According to the report, the Lockport Central School District has utilized closed circuit cameras to take biometric measurements of all faces that are in the frames of the cameras.
Then, the system took the images of the students and compared them to non-students, in order to test the system’s ability to determine who was not a threat to the school. The system reported any matches to the district for them to be verified.
In schools throughout the state, seven out of 212 schools who participated in a study said they utilize facial recognition technology for things like staff attendance. Other schools throughout the state say they would consider using facial recognition technology in the future — with security reasons being the main interest for use.
Fingerprint technology could also see a use in more schools.
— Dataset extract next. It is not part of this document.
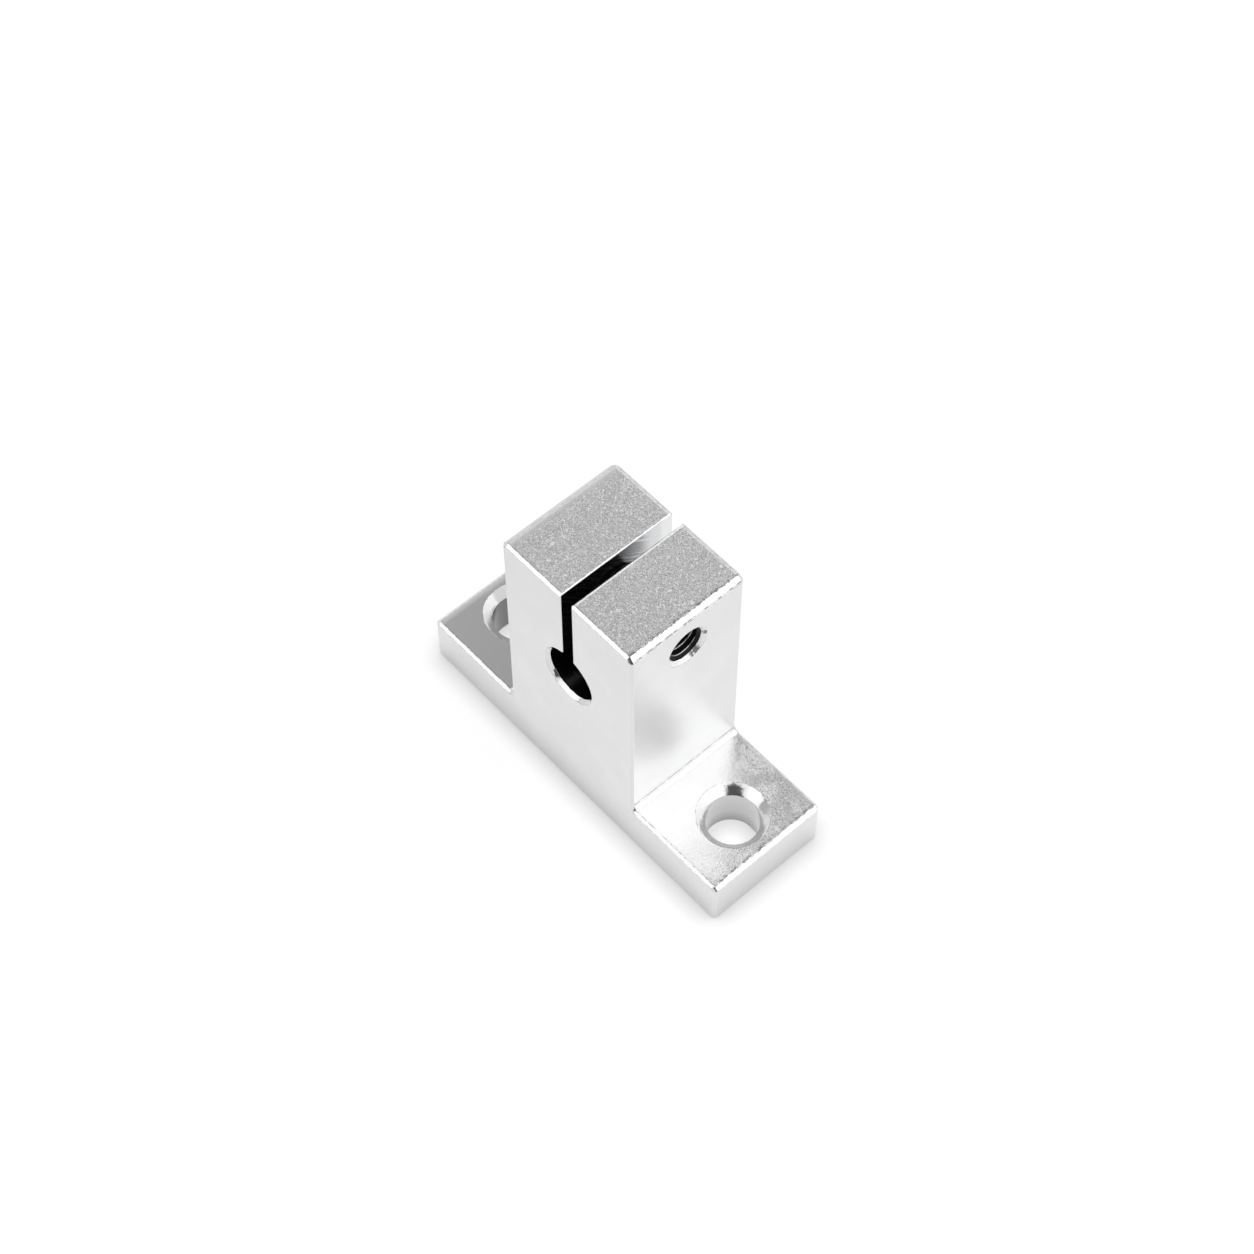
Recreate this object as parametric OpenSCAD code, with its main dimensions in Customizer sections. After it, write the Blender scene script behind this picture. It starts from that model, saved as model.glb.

According to the report, several schools throughout the state use fingerprint scanning technology for students to monitor attendance, paying for lunch, or checking out a book for the library.
The report notes that the system used to create the fingerprint does not store someone’s actual fingerprint, but instead, a digitized version to represent the individual’s fingerprint.
To test accuracy, schools have the ability to request audits of the face recognition systems’ false positive rates — and can break it down by race, gender, and age.
For more security, the report says all participating New York State school districts are required to have a data protection officer. They are responsible for implementing necessary policies and procedures that are required by law.
Due to the Family Educational Rights and Privacy Act, all schools must also receive written consent from parents and eligible students before identifiable information is disclosed to third parties.
The implementation of biometric technology in schools will also require schools to enter a contract to make sure all student data is protected when it is shared via a third party.
Schools who do use any biometric technology must provide data privacy agreements on their websites when contracting with third parties that share personally identifiable information.
While all of this technology is available for schools in New York State to consider, respondents to surveys in the report say there are benefits to implementing it into schools. These benefits would include recognizing students and staff, keeping unauthorized individuals out of schools, and minimize fraud.
Most respondents who do raise concerns, say of privacy, a data breach, and poor use of funding are what raises flags.